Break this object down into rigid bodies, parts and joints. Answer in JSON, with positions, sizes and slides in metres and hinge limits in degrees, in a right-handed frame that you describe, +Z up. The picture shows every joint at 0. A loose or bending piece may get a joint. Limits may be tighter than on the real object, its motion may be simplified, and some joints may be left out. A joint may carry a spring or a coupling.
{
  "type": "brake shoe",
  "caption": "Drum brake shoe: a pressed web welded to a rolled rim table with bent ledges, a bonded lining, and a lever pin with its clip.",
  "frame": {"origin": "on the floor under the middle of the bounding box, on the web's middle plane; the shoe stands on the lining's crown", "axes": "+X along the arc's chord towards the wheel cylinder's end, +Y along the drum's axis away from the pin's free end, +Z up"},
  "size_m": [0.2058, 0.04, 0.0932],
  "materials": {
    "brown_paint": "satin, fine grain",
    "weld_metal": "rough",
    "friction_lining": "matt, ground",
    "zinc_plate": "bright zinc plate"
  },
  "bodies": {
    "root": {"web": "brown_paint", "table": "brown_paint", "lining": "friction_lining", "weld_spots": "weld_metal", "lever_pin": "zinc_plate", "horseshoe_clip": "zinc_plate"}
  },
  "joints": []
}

_ _ _ _ _

Copy out every line of the data above, exactly as given.

▶ Task solution
Break this object down into rigid bodies, parts and joints. Answer in JSON, with positions, sizes and slides in metres and hinge limits in degrees, in a right-handed frame that you describe, +Z up. The picture shows every joint at 0. A loose or bending piece may get a joint. Limits may be tighter than on the real object, its motion may be simplified, and some joints may be left out. A joint may carry a spring or a coupling.
{
  "type": "brake shoe",
  "caption": "Drum brake shoe: a pressed web welded to a rolled rim table with bent ledges, a bonded lining, and a lever pin with its clip.",
  "frame": {"origin": "on the floor under the middle of the bounding box, on the web's middle plane; the shoe stands on the lining's crown", "axes": "+X along the arc's chord towards the wheel cylinder's end, +Y along the drum's axis away from the pin's free end, +Z up"},
  "size_m": [0.2058, 0.04, 0.0932],
  "materials": {
    "brown_paint": "satin, fine grain",
    "weld_metal": "rough",
    "friction_lining": "matt, ground",
    "zinc_plate": "bright zinc plate"
  },
  "bodies": {
    "root": {"web": "brown_paint", "table": "brown_paint", "lining": "friction_lining", "weld_spots": "weld_metal", "lever_pin": "zinc_plate", "horseshoe_clip": "zinc_plate"}
  },
  "joints": []
}